William Butler Yeats (1865-1939) is one of the greatest of all Irish poets. His first collection, Crossways, appeared in 1889 when he was still in his mid-twenties, and his early poetry bore the clear influence of Romanticism.

As his career developed and literary innovations came with modernism in the early decades of the twentieth century, Yeats’s work retained its focus on traditional verse forms and rhyme schemes, but he became more political, more allusive, and more elliptical.

2 thoughts on “A Short Analysis of W. B. Yeats’ ‘Crazy Jane Talks with the Bishop’”

  1. I’ve lived in Sligo for years and passed by Yeats’s grave and famous statue countless times. One of my favourites, though, bless him, he wouldn’t have had time for the wife of a working-class man like me :)
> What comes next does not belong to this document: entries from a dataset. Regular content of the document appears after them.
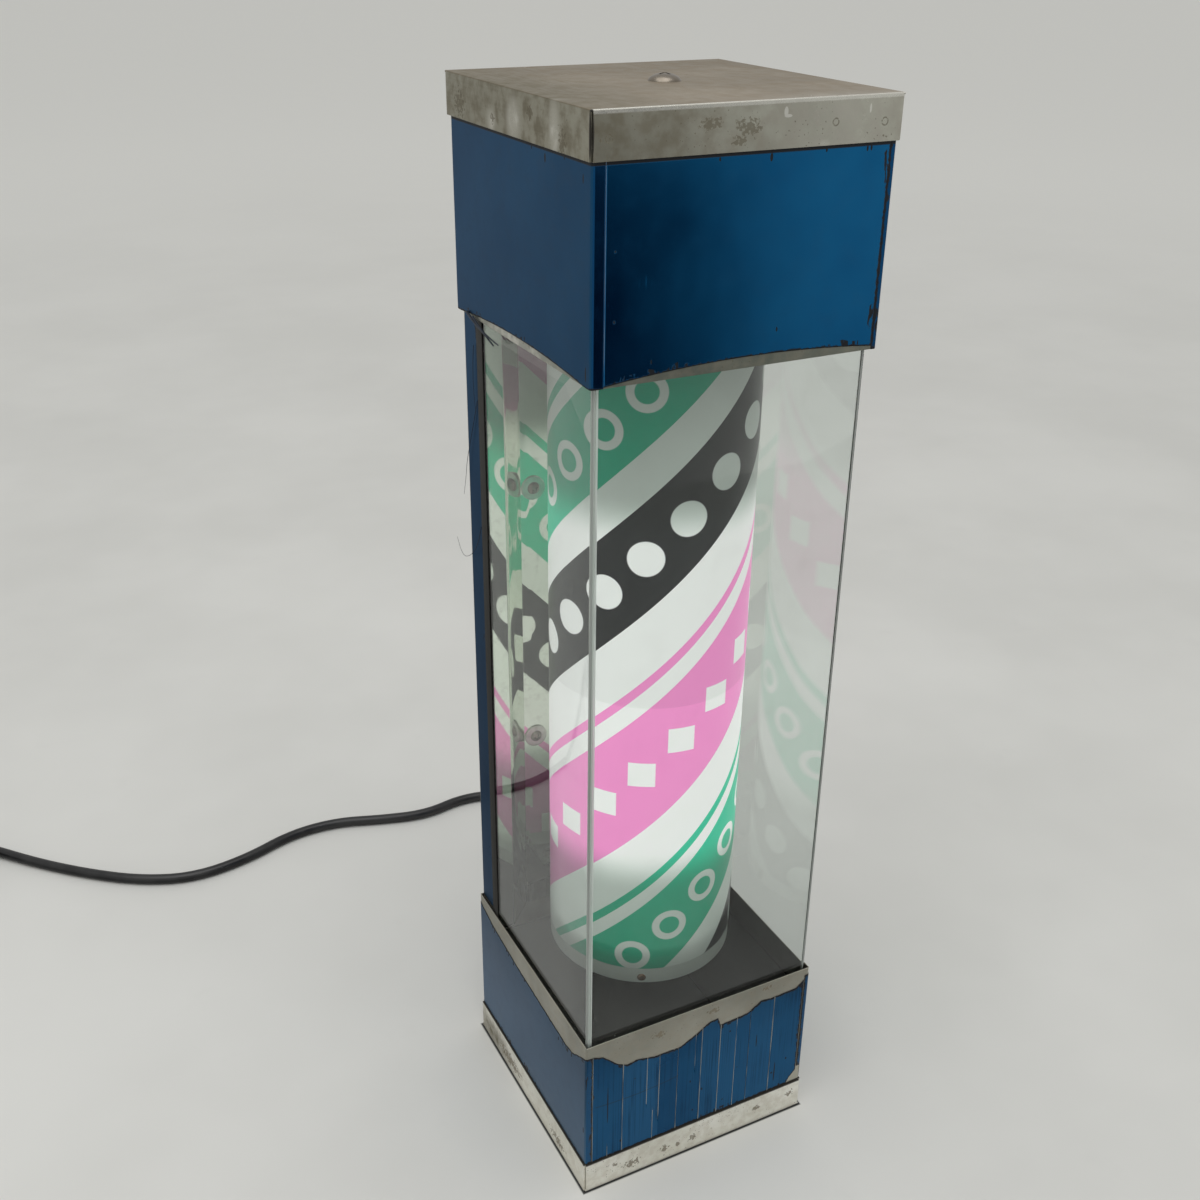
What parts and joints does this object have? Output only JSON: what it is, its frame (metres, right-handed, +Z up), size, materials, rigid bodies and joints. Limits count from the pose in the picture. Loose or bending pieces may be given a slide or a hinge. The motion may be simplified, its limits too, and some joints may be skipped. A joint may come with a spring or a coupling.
{
  "type": "barber pole",
  "caption": "Square table-top barber pole of sheet steel with a lit, motor-driven drum that turns behind a clear bent window.",
  "frame": {"origin": "centre of the base tray's underside, on the surface that it stands on", "axes": "+Z up along the drum's axis, -Y out of the front face, +Y to the back where the mains cord leaves, +X to the right of the front"},
  "size_m": [0.5491, 0.544, 0.6034],
  "materials": {
    "lid_steel": "brushed, tarnished",
    "skirt_steel": "satin with rust specks",
    "casing_steel": "satin",
    "blue_film": "metallic film, satin",
    "clear_sheet": "clear acrylic",
    "mirror_sheet": "polished stainless",
    "deck_paint": "satin dark grey",
    "drum_plastic": "translucent",
    "drum_print": "printed translucent film",
    "screw_steel": "bright",
    "rivet_brass": "dull",
    "zinc_steel": "zinc plated",
    "bearing_brass": "turned",
    "gear_plastic": "moulded",
    "motor_paint": "plated",
    "coil_tape": "taped winding",
    "magnet": "ferrite",
    "black_rubber": "satin",
    "cord_black": "satin",
    "plug_brass": "bright",
    "lamp_glass": "phosphor coated",
    "lamp_cap": "satin",
    "holder_plastic": "moulded",
    "ballast_paint": "painted",
    "starter_plastic": "moulded",
    "lead_plastic": "insulation"
  },
  "bodies": {
    "root": {"base_tray": "skirt_steel", "lower_housing": "casing_steel", "lower_film_front": "blue_film", "lower_film_wrap": "blue_film", "ledge_frame": "casing_steel", "deck_plate": "deck_paint", "deck_cover": "deck_paint", "window": "clear_sheet", "window_channel_left": "black_rubber", "window_channel_right": "black_rubber", "spine": "casing_steel", "spine_film": "blue_film", "reflector": "mirror_sheet", "reflector_screws": "screw_steel", "reflector_washers": "screw_steel", "upper_housing": "casing_steel", "upper_film_front": "blue_film", "upper_film_wrap": "blue_film", "housing_screws": "screw_steel", "top_cap": "lid_steel", "cap_bridge": "zinc_steel", "cap_nut": "screw_steel", "cap_screw": "screw_steel", "motor_plate": "zinc_steel", "motor_base": "motor_paint", "motor_case": "motor_paint", "motor_coil": "coil_tape", "gear_pins": "bearing_brass", "shaft_bush": "bearing_brass", "lamp_bracket": "zinc_steel", "lamp_holder_lower": "holder_plastic", "lamp_holder_upper": "holder_plastic", "lamp_glass": "lamp_glass", "lamp_caps": "lamp_cap", "starter": "starter_plastic", "starter_socket": "holder_plastic", "ballast": "ballast_paint", "ballast_screws": "screw_steel", "chassis_screws": "screw_steel", "terminal_block": "holder_plastic", "inner_leads": "lead_plastic", "motor_lead": "lead_plastic", "cord_gland": "black_rubber", "cord": "cord_black", "cord_coil": "cord_black", "cord_ties": "cord_black", "plug_body": "cord_black", "plug_pins": "plug_brass"},
    "drum": {"drum_tube": "drum_plastic", "drum_print": "drum_print", "drum_bottom_ring": "drum_plastic", "drum_spider": "zinc_steel", "drum_rivets": "rivet_brass", "drum_hub": "bearing_brass", "hub_screws": "screw_steel", "hub_set_screw": "screw_steel", "drive_shaft": "screw_steel", "drive_gear": "gear_plastic"},
    "idler": {"idler_gear": "gear_plastic"},
    "rotor": {"motor_rotor": "magnet"}
  },
  "joints": [
    {"name": "drum_spin", "type": "hinge", "parent": "root", "child": "drum", "pos_m": [0, 0, 0.31], "axis": [0, 0, 1], "continuous": true},
    {"name": "idler_spin", "type": "hinge", "parent": "root", "child": "idler", "pos_m": [0, 0.015, 0.523], "axis": [0, 0, 1], "continuous": true},
    {"name": "rotor_spin", "type": "hinge", "parent": "root", "child": "rotor", "pos_m": [0, 0, 0.532], "axis": [0, 0, 1], "continuous": true}
  ],
  "couplings": [
    {"joint": "idler_spin", "follows": "drum_spin", "ratio": -4},
    {"joint": "rotor_spin", "follows": "drum_spin", "ratio": 16}
  ]
}
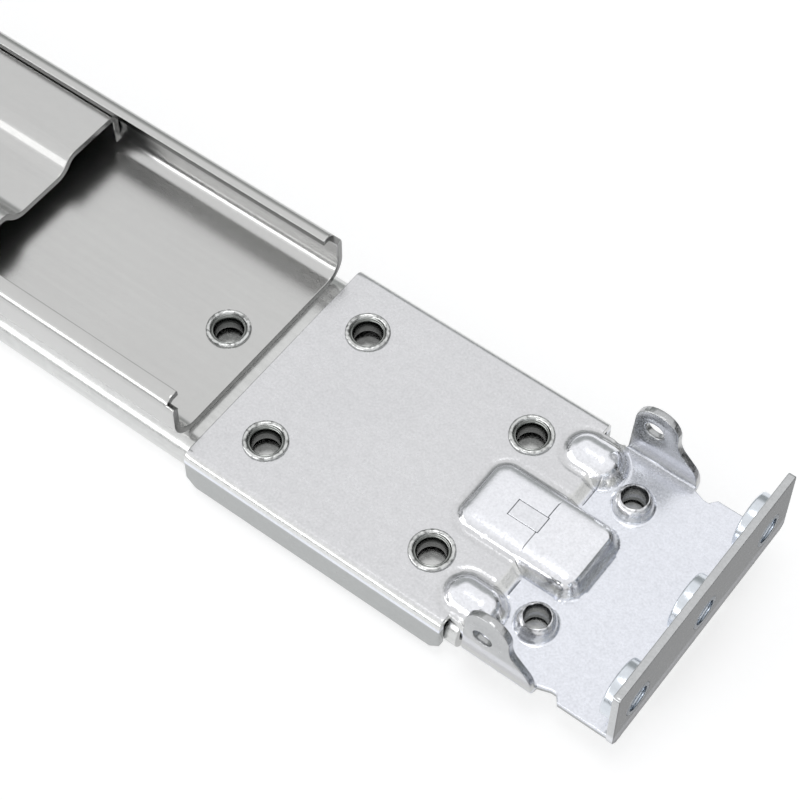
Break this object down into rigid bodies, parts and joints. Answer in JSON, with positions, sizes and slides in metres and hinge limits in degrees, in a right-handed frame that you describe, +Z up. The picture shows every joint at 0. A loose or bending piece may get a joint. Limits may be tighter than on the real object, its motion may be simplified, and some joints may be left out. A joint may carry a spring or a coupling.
{
  "type": "sliding server rail pair",
  "caption": "Pair of ball-bearing sliding rails for a rack server, each with a pressed front bracket, a telescoping rear end and rack flanges with nuts.",
  "frame": {"origin": "middle of the pair in X and Y, on the chassis faces of the inner members, which the pair lies on", "axes": "+X along the rails to the front rack face, +Y across from the right to the left rail, +Z up, away from the server's side"},
  "size_m": [0.69, 0.1624, 0.0224],
  "materials": {
    "slide_steel": "cold-rolled steel with a smooth bright zinc coat",
    "galvanised_steel": "smooth galvanised sheet, satin",
    "bracket_steel": "bright zinc plate with a fine speckle and a cool tint",
    "rivet_steel": "zinc plate, rolled rims",
    "nut_steel": "blue zinc plate, turned",
    "screw_steel": "zinc plate",
    "ball_steel": "polished",
    "cage_steel": "thin bright strip",
    "black_plastic": "moulded, fine grain",
    "lever_steel": "black coat"
  },
  "bodies": {
    "fixed_rails": {"left_outer_member": "slide_steel", "left_rear_bumper": "black_plastic", "left_front_bracket": "bracket_steel", "left_front_nuts": "nut_steel", "left_support_channel": "galvanised_steel", "left_adjustment_nuts": "nut_steel", "left_adjustment_screws": "screw_steel", "right_outer_member": "slide_steel", "right_rear_bumper": "black_plastic", "right_front_bracket": "bracket_steel", "right_front_nuts": "nut_steel", "right_support_channel": "galvanised_steel", "right_adjustment_nuts": "nut_steel", "right_adjustment_screws": "screw_steel"},
    "left_middle": {"left_middle_member": "slide_steel", "left_stop_pin": "rivet_steel"},
    "left_inner": {"left_inner_member": "slide_steel", "left_lever_pivot": "rivet_steel"},
    "left_lever": {"left_release_lever": "lever_steel"},
    "left_outer_cage": {"left_outer_ball_cage": "cage_steel", "left_outer_balls": "ball_steel"},
    "left_inner_cage": {"left_inner_ball_cage": "cage_steel", "left_inner_balls": "ball_steel"},
    "left_extension": {"left_rear_extension": "galvanised_steel", "left_rear_bracket": "bracket_steel", "left_rear_nuts": "nut_steel"},
    "right_middle": {"right_middle_member": "slide_steel", "right_stop_pin": "rivet_steel"},
    "right_inner": {"right_inner_member": "slide_steel", "right_lever_pivot": "rivet_steel"},
    "right_lever": {"right_release_lever": "lever_steel"},
    "right_outer_cage": {"right_outer_ball_cage": "cage_steel", "right_outer_balls": "ball_steel"},
    "right_inner_cage": {"right_inner_ball_cage": "cage_steel", "right_inner_balls": "ball_steel"},
    "right_extension": {"right_rear_extension": "galvanised_steel", "right_rear_bracket": "bracket_steel", "right_rear_nuts": "nut_steel"}
  },
  "joints": [
    {"name": "left_middle_slide", "type": "slide", "parent": "fixed_rails", "child": "left_middle", "axis": [1, 0, 0], "range_m": [0, 0.31]},
    {"name": "left_outer_cage_slide", "type": "slide", "parent": "fixed_rails", "child": "left_outer_cage", "axis": [1, 0, 0], "range_m": [0, 0.155]},
    {"name": "left_inner_slide", "type": "slide", "parent": "left_middle", "child": "left_inner", "axis": [1, 0, 0], "range_m": [0, 0.34]},
    {"name": "left_inner_cage_slide", "type": "slide", "parent": "left_middle", "child": "left_inner_cage", "axis": [1, 0, 0], "range_m": [0, 0.17]},
    {"name": "left_lever_hinge", "type": "hinge", "parent": "left_inner", "child": "left_lever", "pos_m": [0.0263, 0.064, 0.0021], "axis": [0, 0, -1], "range_deg": [0, 6], "stiffness_Nm_per_rad": 0.02},
    {"name": "left_extension_slide", "type": "slide", "parent": "fixed_rails", "child": "left_extension", "axis": [-1, 0, 0], "range_m": [-0.035, 0.18]},
    {"name": "right_middle_slide", "type": "slide", "parent": "fixed_rails", "child": "right_middle", "axis": [1, 0, 0], "range_m": [0, 0.31]},
    {"name": "right_outer_cage_slide", "type": "slide", "parent": "fixed_rails", "child": "right_outer_cage", "axis": [1, 0, 0], "range_m": [0, 0.155]},
    {"name": "right_inner_slide", "type": "slide", "parent": "right_middle", "child": "right_inner", "axis": [1, 0, 0], "range_m": [0, 0.34]},
    {"name": "right_inner_cage_slide", "type": "slide", "parent": "right_middle", "child": "right_inner_cage", "axis": [1, 0, 0], "range_m": [0, 0.17]},
    {"name": "right_lever_hinge", "type": "hinge", "parent": "right_inner", "child": "right_lever", "pos_m": [0.0263, -0.056, 0.0021], "axis": [0, 0, -1], "range_deg": [0, 6], "stiffness_Nm_per_rad": 0.02},
    {"name": "right_extension_slide", "type": "slide", "parent": "fixed_rails", "child": "right_extension", "axis": [-1, 0, 0], "range_m": [-0.035, 0.18]}
  ],
  "couplings": [
    {"joint": "left_outer_cage_slide", "follows": "left_middle_slide", "ratio": 0.5},
    {"joint": "left_inner_cage_slide", "follows": "left_inner_slide", "ratio": 0.5},
    {"joint": "right_outer_cage_slide", "follows": "right_middle_slide", "ratio": 0.5},
    {"joint": "right_inner_cage_slide", "follows": "right_inner_slide", "ratio": 0.5}
  ]
}
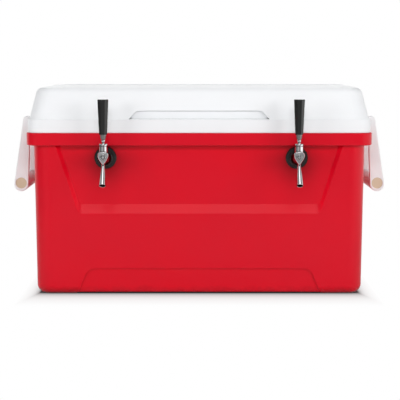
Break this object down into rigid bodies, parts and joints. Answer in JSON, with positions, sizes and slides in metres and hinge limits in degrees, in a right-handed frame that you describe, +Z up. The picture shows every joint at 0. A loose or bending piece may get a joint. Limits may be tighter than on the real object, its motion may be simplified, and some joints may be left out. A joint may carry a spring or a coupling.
{
  "type": "jockey box beer cooler",
  "caption": "Insulated ice chest with a hinged lid, swing-up carrying handles and beer taps in its front wall, fed through a cold plate on its floor.",
  "frame": {"origin": "on the floor under the middle of the chest, on the resting face of its base", "axes": "+Z up, +X along the long side to the right as seen from the taps, -Y towards the person at the taps"},
  "size_m": [0.7588, 0.4772, 0.414],
  "materials": {
    "red_shell": "satin",
    "white_shell": "satin",
    "white_liner": "satin",
    "foam": "matte",
    "handle_plastic": "satin",
    "tan_core": "satin",
    "black_plastic": "gloss",
    "chrome": "polished",
    "brushed_metal": "satin",
    "stainless": "satin",
    "rubber": "matte",
    "grey_plastic": "satin",
    "cast_aluminium": "satin",
    "hose_vinyl": "gloss"
  },
  "bodies": {
    "chest": {"cooler_shell": "red_shell", "cooler_liner": "white_liner", "chest_insulation": "foam", "hinge_chest_leaves": "stainless", "hinge_pins": "stainless", "hinge_chest_screws": "stainless", "drain_bushing": "grey_plastic", "drain_gasket": "rubber", "drain_nut": "grey_plastic", "handle_pivot_pins": "stainless", "handle_bracket_screws": "stainless", "wall_flanges": "black_plastic", "tap_shanks": "chrome", "inlet_shanks": "chrome", "coupling_nuts": "black_plastic", "coupling_gaskets": "rubber", "shank_washers": "stainless", "shank_locknuts": "stainless", "tail_washers": "rubber", "tailpieces": "stainless", "tail_nuts": "chrome", "faucet_caps": "chrome", "faucet_bonnets": "chrome", "friction_washers": "rubber", "cold_plate": "cast_aluminium", "cold_plate_stubs": "stainless", "tap_hoses": "hose_vinyl", "inlet_hoses": "hose_vinyl", "hose_clamps": "stainless", "left_handle_bracket": "handle_plastic", "left_faucet_body": "chrome", "right_handle_bracket": "handle_plastic", "right_faucet_body": "chrome"},
    "lid": {"lid_shell": "white_shell", "lid_liner": "white_liner", "lid_insulation": "foam", "hinge_lid_leaves": "stainless", "hinge_lid_screws": "stainless"},
    "right_carry_handle": {"right_handle": "handle_plastic", "right_grip_core": "tan_core"},
    "left_carry_handle": {"left_handle": "handle_plastic", "left_grip_core": "tan_core"},
    "left_tap_lever": {"left_lever": "chrome", "left_ferrule": "brushed_metal", "left_knob": "black_plastic"},
    "right_tap_lever": {"right_lever": "chrome", "right_ferrule": "brushed_metal", "right_knob": "black_plastic"},
    "left_tap_plunger": {"left_plunger": "stainless", "left_plunger_seal": "rubber"},
    "right_tap_plunger": {"right_plunger": "stainless", "right_plunger_seal": "rubber"},
    "drain_stopper": {"drain_plug": "grey_plastic", "drain_plug_seal": "rubber"}
  },
  "joints": [
    {"name": "lid_hinge", "type": "hinge", "parent": "chest", "child": "lid", "pos_m": [0, 0.2012, 0.325], "axis": [-1, 0, 0], "range_deg": [0, 100]},
    {"name": "right_handle_pivot", "type": "hinge", "parent": "chest", "child": "right_carry_handle", "pos_m": [0.3504, 0, 0.346], "axis": [0, -1, 0], "range_deg": [0, 165]},
    {"name": "left_handle_pivot", "type": "hinge", "parent": "chest", "child": "left_carry_handle", "pos_m": [-0.3504, 0, 0.346], "axis": [0, 1, 0], "range_deg": [0, 165]},
    {"name": "left_tap_pull", "type": "hinge", "parent": "chest", "child": "left_tap_lever", "pos_m": [-0.1864, -0.2345, 0.295], "axis": [1, 0, 0], "range_deg": [0, 25]},
    {"name": "left_plunger_slide", "type": "slide", "parent": "chest", "child": "left_tap_plunger", "axis": [0, 1, 0], "range_m": [0, 0.00475]},
    {"name": "right_tap_pull", "type": "hinge", "parent": "chest", "child": "right_tap_lever", "pos_m": [0.194, -0.2345, 0.295], "axis": [1, 0, 0], "range_deg": [0, 25]},
    {"name": "right_plunger_slide", "type": "slide", "parent": "chest", "child": "right_tap_plunger", "axis": [0, 1, 0], "range_m": [0, 0.00475]},
    {"name": "drain_pull", "type": "slide", "parent": "chest", "child": "drain_stopper", "axis": [1, 0, 0], "range_m": [0, 0.03]}
  ],
  "couplings": [
    {"joint": "left_plunger_slide", "follows": "left_tap_pull", "m_per_rad": 0.010654},
    {"joint": "right_plunger_slide", "follows": "right_tap_pull", "m_per_rad": 0.010654}
  ]
}
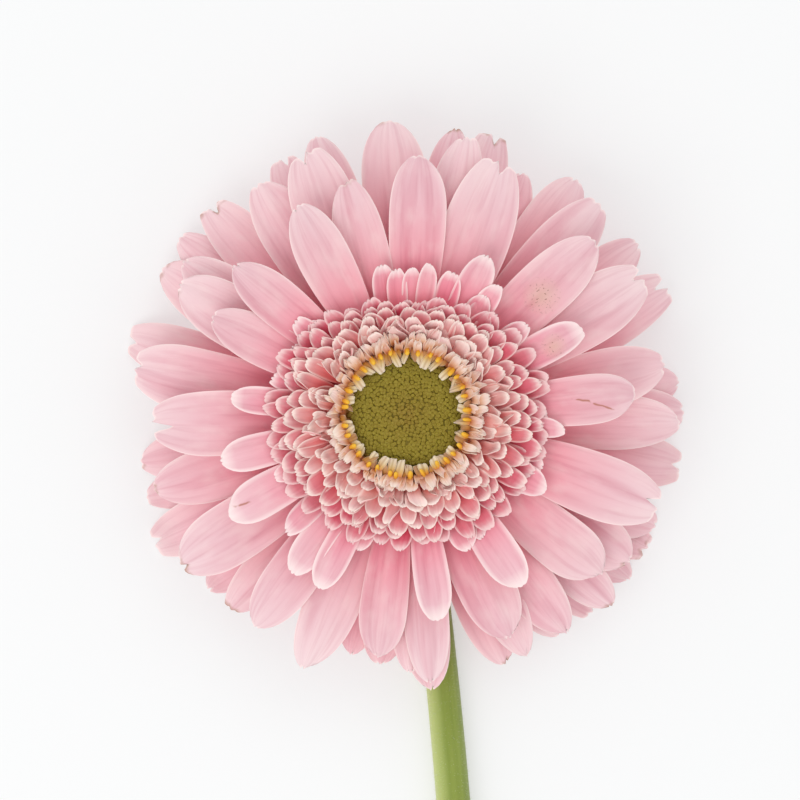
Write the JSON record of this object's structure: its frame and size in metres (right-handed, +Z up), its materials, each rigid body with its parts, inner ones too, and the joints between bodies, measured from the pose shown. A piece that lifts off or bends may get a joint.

    Still, in the last stanza of the poem, he catches Jane’s (and other Irish women’s) connection with the practical, the earthy, even the animal. We do the poem a great disservice if we don’t get Jane’s slightly mocking allusion to the fact that we urinate and defecate and bleed every day from the same set of genitalia that we romanticise (“proud and stiff when on Love intent”) as the source of sexual pleasure. Jane considers a woman to fully know herself to be a woman only once she loses her virginity (is “rent” in order to be “whole”), and only knows herself as an individual (“sole”) in the context of her (disconnected) relationships with men, she laconically reminds the (celibate) bishop.

    The second stanza has Jane reflecting on the fact that she has lost her friends, she learned, either to death itself, or to the fact that the men she might otherwise have befriended can relate to her only as the debauched woman they embraced (bodily lowliness), and the women she might have befriended can only defend their own social standing and perceived purity by shunning her (heart’s pride). There’s no middle ground of tolerance in a prudish but by no means perfect little Irish Catholic town, and Jane knows whose door to lay her mistreatment at, the bishop’s who condemns her from the pulpit.

    We don’t hear his response in the poem. Yeats did not mean for the bishop to have an answer to Jane’s sharp and damningly true heresy.